For the first time in at least four years, we’re having an Alex-Rodriguez-drama-free Spring Training. It is glorious. It seems like this is work of his new PR team, which has adapted the much more fan-friendly campaign of having him hit a lot, look good, talk about how much he loves helping the team, and crack the most well-placed popcorn joke ever. I don’t actually know if he has a new public relations team for real, but it’s hard to argue with the change in results. Even if he sometimes comes off as being a bit fake, that’s certainly preferably to being a cheater (twice), unclutch, an attention whore, and/or only in it for the money.

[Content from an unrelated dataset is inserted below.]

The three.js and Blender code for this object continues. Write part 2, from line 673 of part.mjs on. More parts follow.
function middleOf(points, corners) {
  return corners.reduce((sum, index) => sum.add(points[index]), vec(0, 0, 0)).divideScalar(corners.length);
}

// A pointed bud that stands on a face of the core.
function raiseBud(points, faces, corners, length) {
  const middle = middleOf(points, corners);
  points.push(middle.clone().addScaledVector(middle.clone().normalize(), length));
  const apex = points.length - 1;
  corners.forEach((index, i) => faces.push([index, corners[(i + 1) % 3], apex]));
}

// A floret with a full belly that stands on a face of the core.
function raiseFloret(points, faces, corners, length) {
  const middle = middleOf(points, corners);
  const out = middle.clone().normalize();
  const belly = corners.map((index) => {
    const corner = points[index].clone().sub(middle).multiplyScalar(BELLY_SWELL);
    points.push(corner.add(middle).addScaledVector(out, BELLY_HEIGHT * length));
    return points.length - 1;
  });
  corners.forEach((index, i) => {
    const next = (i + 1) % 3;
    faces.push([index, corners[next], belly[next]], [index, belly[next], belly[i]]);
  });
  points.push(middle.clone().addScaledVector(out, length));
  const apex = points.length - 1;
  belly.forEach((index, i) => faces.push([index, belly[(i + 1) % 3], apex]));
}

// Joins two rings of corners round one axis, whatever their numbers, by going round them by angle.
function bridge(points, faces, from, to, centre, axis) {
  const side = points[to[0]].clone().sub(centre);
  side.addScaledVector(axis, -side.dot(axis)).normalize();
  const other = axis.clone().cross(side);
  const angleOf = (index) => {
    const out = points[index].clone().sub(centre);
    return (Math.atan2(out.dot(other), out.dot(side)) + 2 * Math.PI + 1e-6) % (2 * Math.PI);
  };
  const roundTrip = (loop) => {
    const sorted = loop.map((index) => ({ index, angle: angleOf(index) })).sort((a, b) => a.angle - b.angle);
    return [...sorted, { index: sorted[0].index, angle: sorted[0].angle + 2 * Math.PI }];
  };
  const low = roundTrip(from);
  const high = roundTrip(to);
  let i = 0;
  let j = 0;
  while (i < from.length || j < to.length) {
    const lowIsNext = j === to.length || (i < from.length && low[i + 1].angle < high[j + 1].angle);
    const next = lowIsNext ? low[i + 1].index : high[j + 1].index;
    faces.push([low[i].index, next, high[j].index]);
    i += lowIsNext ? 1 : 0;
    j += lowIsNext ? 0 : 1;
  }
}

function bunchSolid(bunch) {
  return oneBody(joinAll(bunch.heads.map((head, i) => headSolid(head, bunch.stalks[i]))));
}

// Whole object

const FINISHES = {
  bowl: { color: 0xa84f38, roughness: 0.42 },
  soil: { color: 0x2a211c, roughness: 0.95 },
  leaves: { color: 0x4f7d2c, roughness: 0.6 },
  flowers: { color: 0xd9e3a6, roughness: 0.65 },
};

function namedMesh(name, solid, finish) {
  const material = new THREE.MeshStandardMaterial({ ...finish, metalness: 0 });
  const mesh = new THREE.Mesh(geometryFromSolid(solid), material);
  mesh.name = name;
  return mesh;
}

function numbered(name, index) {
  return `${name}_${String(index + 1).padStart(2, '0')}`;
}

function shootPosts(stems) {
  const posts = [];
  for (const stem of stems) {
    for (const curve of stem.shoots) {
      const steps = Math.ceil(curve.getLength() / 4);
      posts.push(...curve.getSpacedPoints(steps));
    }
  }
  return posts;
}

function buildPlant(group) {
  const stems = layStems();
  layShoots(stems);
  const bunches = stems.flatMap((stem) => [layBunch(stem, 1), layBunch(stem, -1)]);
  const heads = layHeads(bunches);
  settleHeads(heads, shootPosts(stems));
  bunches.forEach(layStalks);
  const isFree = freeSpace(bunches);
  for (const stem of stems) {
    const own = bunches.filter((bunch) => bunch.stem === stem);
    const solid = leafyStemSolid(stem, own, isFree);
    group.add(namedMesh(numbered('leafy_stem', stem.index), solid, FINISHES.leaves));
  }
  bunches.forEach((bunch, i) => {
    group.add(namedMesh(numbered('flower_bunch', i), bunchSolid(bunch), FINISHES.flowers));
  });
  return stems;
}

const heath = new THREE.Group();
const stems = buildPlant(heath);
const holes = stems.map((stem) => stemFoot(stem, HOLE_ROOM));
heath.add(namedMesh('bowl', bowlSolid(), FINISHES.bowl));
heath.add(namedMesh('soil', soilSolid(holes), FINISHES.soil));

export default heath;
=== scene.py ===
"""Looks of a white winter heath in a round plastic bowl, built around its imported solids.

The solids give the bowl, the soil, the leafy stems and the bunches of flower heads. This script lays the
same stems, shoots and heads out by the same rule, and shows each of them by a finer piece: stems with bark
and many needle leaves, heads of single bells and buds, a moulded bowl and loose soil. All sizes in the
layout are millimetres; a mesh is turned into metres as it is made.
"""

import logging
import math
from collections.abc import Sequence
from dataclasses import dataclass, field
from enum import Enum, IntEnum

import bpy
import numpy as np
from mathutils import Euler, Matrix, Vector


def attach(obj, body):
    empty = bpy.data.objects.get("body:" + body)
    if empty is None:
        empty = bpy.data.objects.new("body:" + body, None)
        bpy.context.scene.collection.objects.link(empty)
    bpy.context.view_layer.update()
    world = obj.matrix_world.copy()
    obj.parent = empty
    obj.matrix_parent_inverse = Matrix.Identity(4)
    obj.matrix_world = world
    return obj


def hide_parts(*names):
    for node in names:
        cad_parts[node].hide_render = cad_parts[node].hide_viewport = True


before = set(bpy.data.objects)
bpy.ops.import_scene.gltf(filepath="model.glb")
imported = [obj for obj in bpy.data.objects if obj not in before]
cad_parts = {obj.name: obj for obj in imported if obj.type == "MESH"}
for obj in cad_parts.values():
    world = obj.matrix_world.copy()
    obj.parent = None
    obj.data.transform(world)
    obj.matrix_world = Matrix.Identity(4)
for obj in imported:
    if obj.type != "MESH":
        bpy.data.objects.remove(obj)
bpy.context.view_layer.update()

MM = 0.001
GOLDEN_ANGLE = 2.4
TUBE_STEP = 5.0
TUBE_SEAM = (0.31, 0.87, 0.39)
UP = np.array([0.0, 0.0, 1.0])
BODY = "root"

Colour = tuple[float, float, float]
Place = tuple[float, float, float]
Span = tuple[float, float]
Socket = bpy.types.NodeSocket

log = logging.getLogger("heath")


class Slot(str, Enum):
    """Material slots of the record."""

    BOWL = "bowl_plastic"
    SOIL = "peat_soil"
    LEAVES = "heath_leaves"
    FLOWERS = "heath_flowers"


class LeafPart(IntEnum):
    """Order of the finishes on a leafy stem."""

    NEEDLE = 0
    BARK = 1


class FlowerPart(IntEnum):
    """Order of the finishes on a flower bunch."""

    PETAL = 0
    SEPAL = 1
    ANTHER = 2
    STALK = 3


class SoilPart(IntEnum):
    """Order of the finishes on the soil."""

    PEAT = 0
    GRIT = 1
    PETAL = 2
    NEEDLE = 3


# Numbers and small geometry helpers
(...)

The only thing we have to say about new and improved Alex Rodriguez is that he is thin and Cameron Diaz feeds him popcorn while he’s at the Super Bowl. That’s it? That’s really the only thing the massive Alex Rodriguez hate machine can come up with? Wouldn’t you want Cameron Diaz to feed you popcorn in your zillion dollar luxury suite for the Super Bowl? I suppose there’s always the standard fallbacks of his Best Worst contract and his down season that included thirty homers and 125 RBIs, but these are overplayed and overshadowed by more recent problems in both departments. The Rafael Soriano contract has taken over the spot for ‘most talked about bad contract,’ and Derek Jeter’s terrible season was far, far worse than A-Rod’s. To make things better for the superstar, Soriano is requesting not to pitch in games and Jeter is batting a measly .303/.343./364 in comparison to Rodriguez’s .406/.424/.906, with one home run in each of the past three games he’s played in. Here’s hoping that in 2012 Spring Training, we’ll be talking about how he hit a home run in each of the four winning World Series games and donated a bazillion dollars to charity.

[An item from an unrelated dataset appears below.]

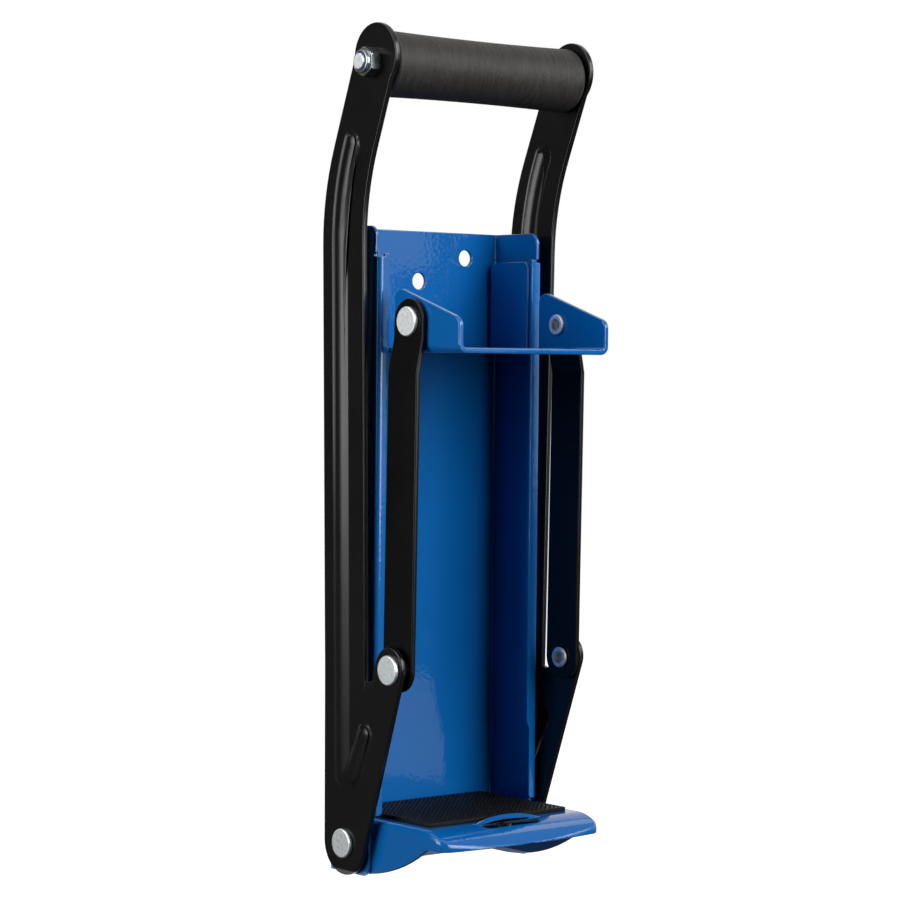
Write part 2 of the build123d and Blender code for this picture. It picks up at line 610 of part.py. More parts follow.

While it’s safe to say A-Rod will never be ignored by the media, his relatively quiet, team-supportive attitude and absolute victory over the popcorn ‘scandal’ seems to predict that there’s a new Rodriguez in town. Without him stirring his own pot, the media is seemingly is finding less crap to talk about him. Instead, this new guy is interested in hitting a lot of home runs, winning another World Series and making as few waves as possible, and hey, what more can you ask for from a ballplayer?